[begin Given material]

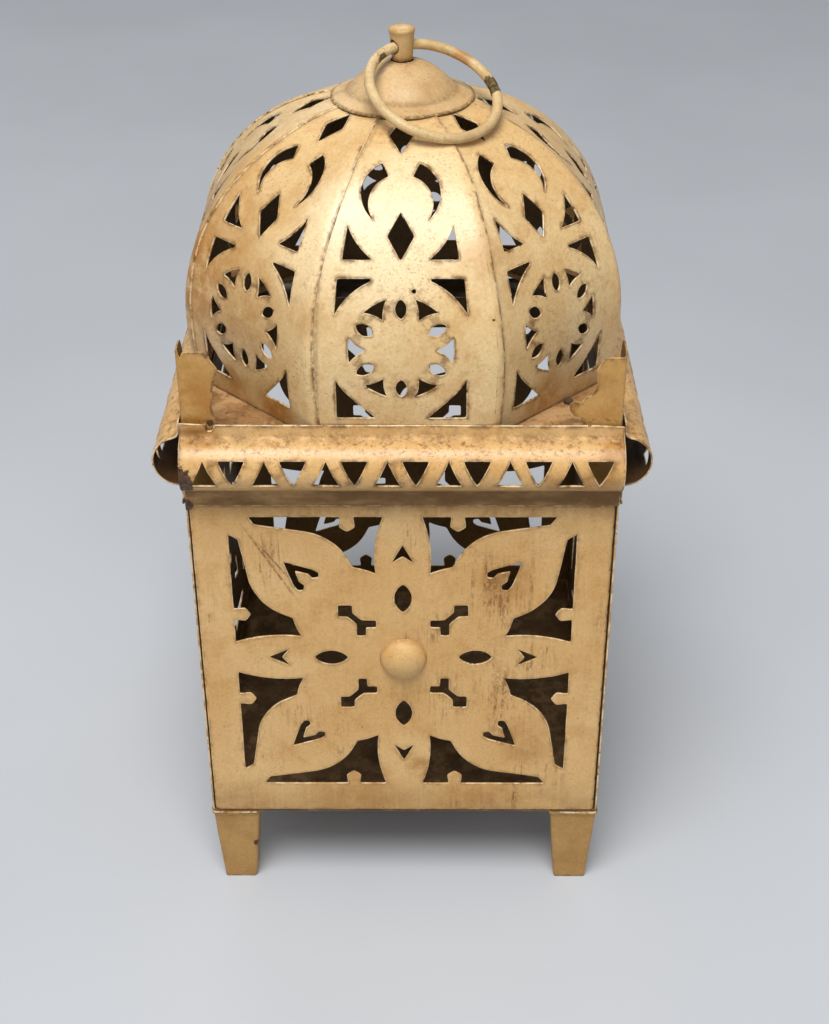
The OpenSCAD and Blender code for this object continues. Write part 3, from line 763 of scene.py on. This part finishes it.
def make_cornice():
    along, line, corner = cornice_profile()
    slope = np.gradient(line, along, axis=0)
    slope /= norm(slope, axis=1)[:, None]
    length = along[-1]
    on_bead = line[:, 0] > HALF + SHEET + 0.15

    def strip(turn, seed):
        def place(points, depth):
            x, w = points[:, 0], points[:, 1]
            out, z = (np.interp(w, along, line[:, k]) for k in range(2))
            z = z + np.minimum(w, 0) + np.maximum(w - length, 0)
            d_out, d_z = (np.interp(w, along, slope[:, k]) for k in range(2))
            dent = wobble(points, 14.0, 0.16, seed)[:, 2]
            lean = wobble(columns(x, x * 0), 22.0, 0.22, seed + 9)[:, 1]
            dent = (dent + lean) * ease(w / 3)
            depth = depth + np.clip(dent, 0, 0.4)
            if turn == 0:
                # The lip's left end is prised off the post
                prised = ease((7.4 - HALF - x) / 2.5) * ease((w - length + 2.6) / 2.4)
                depth = depth - 0.8 * prised
            return spin(columns(x, -(out - depth * d_z), z + depth * d_out), turn)
        return place

    def to_sheet(turn):
        def convert(points):
            local = spin(points, -turn)
            away = np.hypot(-local[:, 1] - BEAD_C, local[:, 2] - BEAD_Z)
            w = np.interp(local[:, 2], line[on_bead, 1], along[on_bead])
            return columns(local[:, 0], w, BEAD_R - away)
        return convert

    def hollow_dirt_and_shade(points):
        """Grime and painted shade in the corner between the bead and the lip, thinning out over the bead."""
        below = corner - points[:, 1]
        thinning = np.where(below > 0, 1 - ease(below / 3.4),
                            0.6 * (1 - ease(-below / 1.4)) + 0.4 * (1 - ease(-below / 3.6)))
        patchy = 0.6 + 0.4 * np.sin(points[:, 0] * 0.9 + 2 * np.sin(points[:, 0] * 0.31))
        return 0.8 * thinning * patchy

    rows = np.array([(x, w) for w in np.arange(0.4, length, 0.55) for x in np.arange(-HALF, HALF, 2.1)])
    for name, turn, seed in (("cornice_front", 0, 2.0), ("cornice_rear", 180, 13.0),
                             ("cornice_left", -90, 24.0), ("cornice_right", 90, 35.0)):
        holes = [loop for loop in outlines(name, to_sheet(turn)) if np.abs(loop[:, 0]).max() < HALF - 0.5]
        whole = np.array([(-HALF, 0), (HALF, 0), (HALF, length), (-HALF, length)])
        outer = torn_outline(length) if turn == 0 else whole
        piece = pierced_sheet(name + "_strip", [outer] + holes, strip(turn, seed), grid=2.2, step=0.6,
                              seed=seed, extra=rows, dirt_and_shade=hollow_dirt_and_shade)
        fit_out(piece, cornice_paint, name)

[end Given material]

» What to work on
Extract the full listing above without altering anything.

» Final result
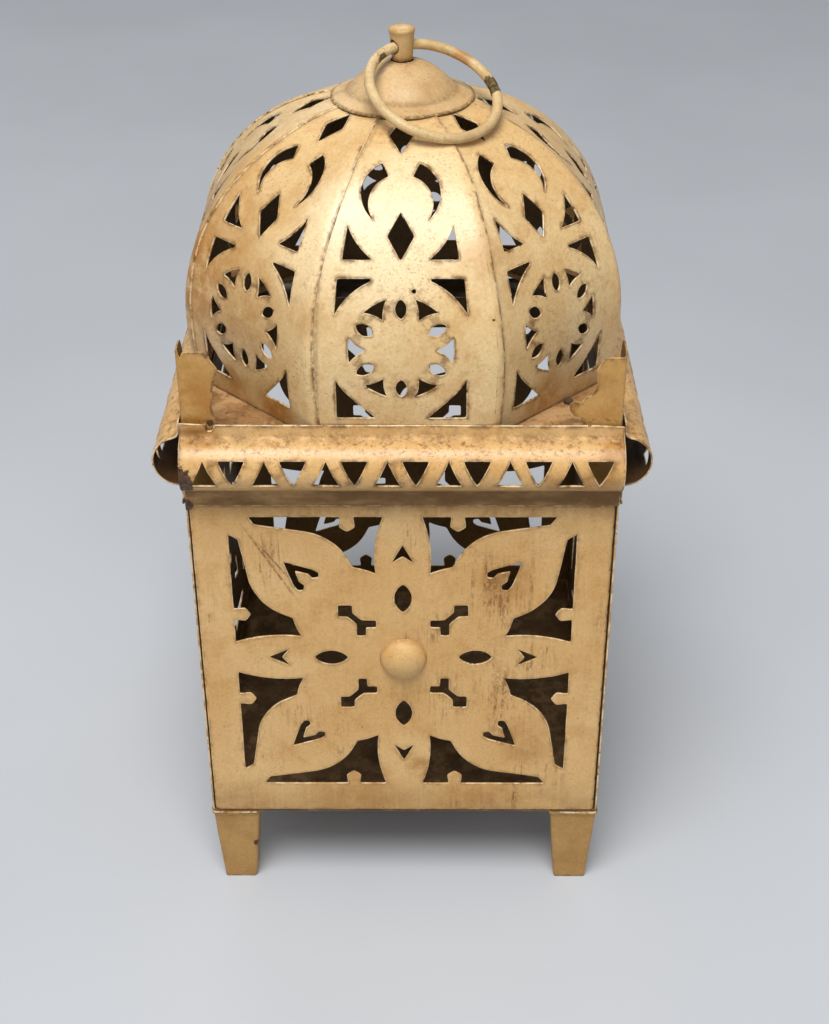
The OpenSCAD and Blender code for this object continues. Write part 3, from line 763 of scene.py on. This part finishes it.
def make_cornice():
    along, line, corner = cornice_profile()
    slope = np.gradient(line, along, axis=0)
    slope /= norm(slope, axis=1)[:, None]
    length = along[-1]
    on_bead = line[:, 0] > HALF + SHEET + 0.15

    def strip(turn, seed):
        def place(points, depth):
            x, w = points[:, 0], points[:, 1]
            out, z = (np.interp(w, along, line[:, k]) for k in range(2))
            z = z + np.minimum(w, 0) + np.maximum(w - length, 0)
            d_out, d_z = (np.interp(w, along, slope[:, k]) for k in range(2))
            dent = wobble(points, 14.0, 0.16, seed)[:, 2]
            lean = wobble(columns(x, x * 0), 22.0, 0.22, seed + 9)[:, 1]
            dent = (dent + lean) * ease(w / 3)
            depth = depth + np.clip(dent, 0, 0.4)
            if turn == 0:
                # The lip's left end is prised off the post
                prised = ease((7.4 - HALF - x) / 2.5) * ease((w - length + 2.6) / 2.4)
                depth = depth - 0.8 * prised
            return spin(columns(x, -(out - depth * d_z), z + depth * d_out), turn)
        return place

    def to_sheet(turn):
        def convert(points):
            local = spin(points, -turn)
            away = np.hypot(-local[:, 1] - BEAD_C, local[:, 2] - BEAD_Z)
            w = np.interp(local[:, 2], line[on_bead, 1], along[on_bead])
            return columns(local[:, 0], w, BEAD_R - away)
        return convert

    def hollow_dirt_and_shade(points):
        """Grime and painted shade in the corner between the bead and the lip, thinning out over the bead."""
        below = corner - points[:, 1]
        thinning = np.where(below > 0, 1 - ease(below / 3.4),
                            0.6 * (1 - ease(-below / 1.4)) + 0.4 * (1 - ease(-below / 3.6)))
        patchy = 0.6 + 0.4 * np.sin(points[:, 0] * 0.9 + 2 * np.sin(points[:, 0] * 0.31))
        return 0.8 * thinning * patchy

    rows = np.array([(x, w) for w in np.arange(0.4, length, 0.55) for x in np.arange(-HALF, HALF, 2.1)])
    for name, turn, seed in (("cornice_front", 0, 2.0), ("cornice_rear", 180, 13.0),
                             ("cornice_left", -90, 24.0), ("cornice_right", 90, 35.0)):
        holes = [loop for loop in outlines(name, to_sheet(turn)) if np.abs(loop[:, 0]).max() < HALF - 0.5]
        whole = np.array([(-HALF, 0), (HALF, 0), (HALF, length), (-HALF, length)])
        outer = torn_outline(length) if turn == 0 else whole
        piece = pierced_sheet(name + "_strip", [outer] + holes, strip(turn, seed), grid=2.2, step=0.6,
                              seed=seed, extra=rows, dirt_and_shade=hollow_dirt_and_shade)
        fit_out(piece, cornice_paint, name)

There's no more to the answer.